TASK REQUIREMENTS ->
Exactly as given, write out the lines from the one containing "Reconstruct the object" through the end of the listing, with both ends included and nothing else.

::: AVAILABLE RECORDS :::

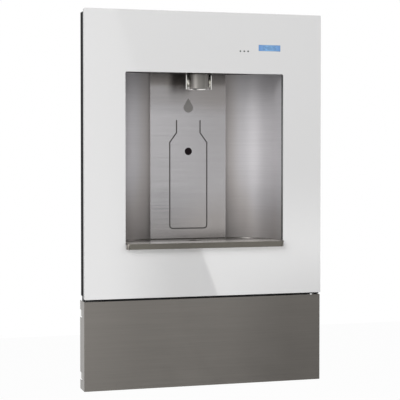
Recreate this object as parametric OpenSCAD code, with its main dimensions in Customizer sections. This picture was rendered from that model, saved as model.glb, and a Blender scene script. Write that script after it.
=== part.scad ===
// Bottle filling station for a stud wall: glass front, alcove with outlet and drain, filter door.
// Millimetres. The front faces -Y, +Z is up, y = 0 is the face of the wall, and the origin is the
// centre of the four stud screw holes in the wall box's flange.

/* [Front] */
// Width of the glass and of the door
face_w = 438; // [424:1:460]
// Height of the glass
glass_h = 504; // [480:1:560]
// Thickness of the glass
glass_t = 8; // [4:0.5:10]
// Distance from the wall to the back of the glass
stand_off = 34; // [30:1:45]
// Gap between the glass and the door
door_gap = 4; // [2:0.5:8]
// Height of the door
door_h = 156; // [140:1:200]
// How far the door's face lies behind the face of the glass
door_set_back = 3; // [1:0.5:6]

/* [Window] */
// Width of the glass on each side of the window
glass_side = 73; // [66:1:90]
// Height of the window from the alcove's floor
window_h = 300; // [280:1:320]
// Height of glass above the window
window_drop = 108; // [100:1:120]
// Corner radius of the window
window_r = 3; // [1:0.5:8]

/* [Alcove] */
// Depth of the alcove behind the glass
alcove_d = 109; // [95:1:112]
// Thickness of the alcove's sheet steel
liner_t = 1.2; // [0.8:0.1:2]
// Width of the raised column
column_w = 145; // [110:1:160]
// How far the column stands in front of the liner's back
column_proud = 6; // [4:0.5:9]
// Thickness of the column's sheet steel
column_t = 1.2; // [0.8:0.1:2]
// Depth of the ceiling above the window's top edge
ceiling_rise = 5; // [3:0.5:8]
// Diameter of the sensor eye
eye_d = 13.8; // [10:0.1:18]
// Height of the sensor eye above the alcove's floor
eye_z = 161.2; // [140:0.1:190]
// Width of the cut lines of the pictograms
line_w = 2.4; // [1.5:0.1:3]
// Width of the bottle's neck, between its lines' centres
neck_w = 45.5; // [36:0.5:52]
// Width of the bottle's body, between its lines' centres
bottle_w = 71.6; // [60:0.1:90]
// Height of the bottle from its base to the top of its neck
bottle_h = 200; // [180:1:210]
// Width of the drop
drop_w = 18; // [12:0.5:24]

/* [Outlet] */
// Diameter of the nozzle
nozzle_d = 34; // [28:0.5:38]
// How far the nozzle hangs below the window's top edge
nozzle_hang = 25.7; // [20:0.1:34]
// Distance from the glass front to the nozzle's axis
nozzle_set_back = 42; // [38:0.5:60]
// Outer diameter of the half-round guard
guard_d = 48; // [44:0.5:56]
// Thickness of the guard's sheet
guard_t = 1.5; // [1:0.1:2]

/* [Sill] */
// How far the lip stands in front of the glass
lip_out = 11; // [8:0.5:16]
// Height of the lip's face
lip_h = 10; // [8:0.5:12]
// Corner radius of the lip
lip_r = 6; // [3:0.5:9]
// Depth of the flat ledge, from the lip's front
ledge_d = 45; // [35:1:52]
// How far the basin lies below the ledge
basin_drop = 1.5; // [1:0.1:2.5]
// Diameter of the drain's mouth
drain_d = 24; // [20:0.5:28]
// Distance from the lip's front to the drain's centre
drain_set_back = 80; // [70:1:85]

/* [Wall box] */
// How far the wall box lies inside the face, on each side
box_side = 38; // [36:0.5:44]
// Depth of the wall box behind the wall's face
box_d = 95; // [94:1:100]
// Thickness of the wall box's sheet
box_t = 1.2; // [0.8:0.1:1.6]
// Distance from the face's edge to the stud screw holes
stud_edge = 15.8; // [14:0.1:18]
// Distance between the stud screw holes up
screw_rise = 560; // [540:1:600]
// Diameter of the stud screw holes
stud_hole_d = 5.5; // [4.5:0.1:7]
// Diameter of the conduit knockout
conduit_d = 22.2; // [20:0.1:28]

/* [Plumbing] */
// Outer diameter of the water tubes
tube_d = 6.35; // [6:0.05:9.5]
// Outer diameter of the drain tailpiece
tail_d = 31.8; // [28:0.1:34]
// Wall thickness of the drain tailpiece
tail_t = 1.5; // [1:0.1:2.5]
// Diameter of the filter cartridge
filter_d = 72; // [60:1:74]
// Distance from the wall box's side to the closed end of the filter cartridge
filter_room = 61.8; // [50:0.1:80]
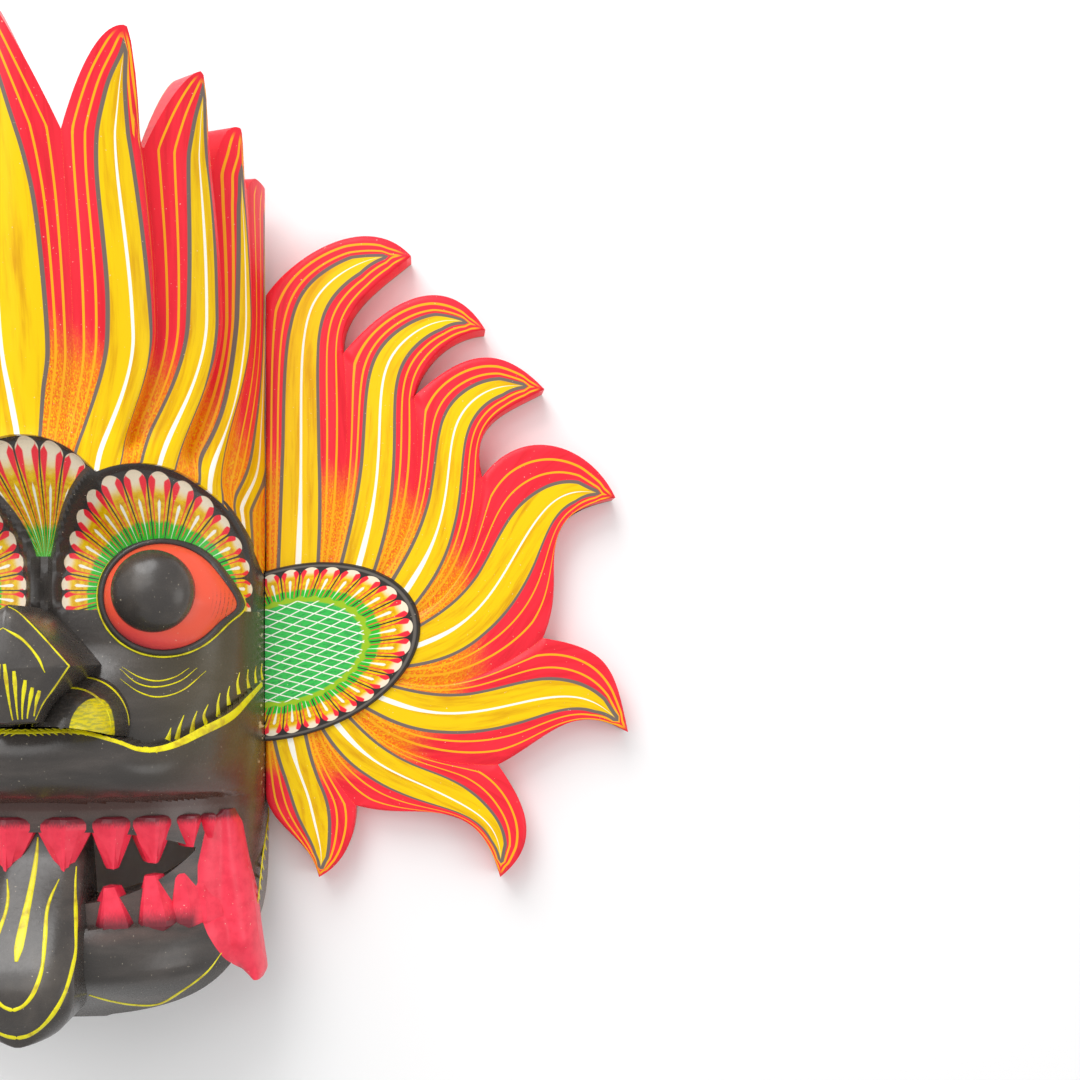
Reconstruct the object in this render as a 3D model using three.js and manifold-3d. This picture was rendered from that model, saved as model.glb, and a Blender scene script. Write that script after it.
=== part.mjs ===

:::

RESULT FOR THIS EXERCISE ->
Reconstruct the object in this render as a 3D model using three.js and manifold-3d. This picture was rendered from that model, saved as model.glb, and a Blender scene script. Write that script after it.
=== part.mjs ===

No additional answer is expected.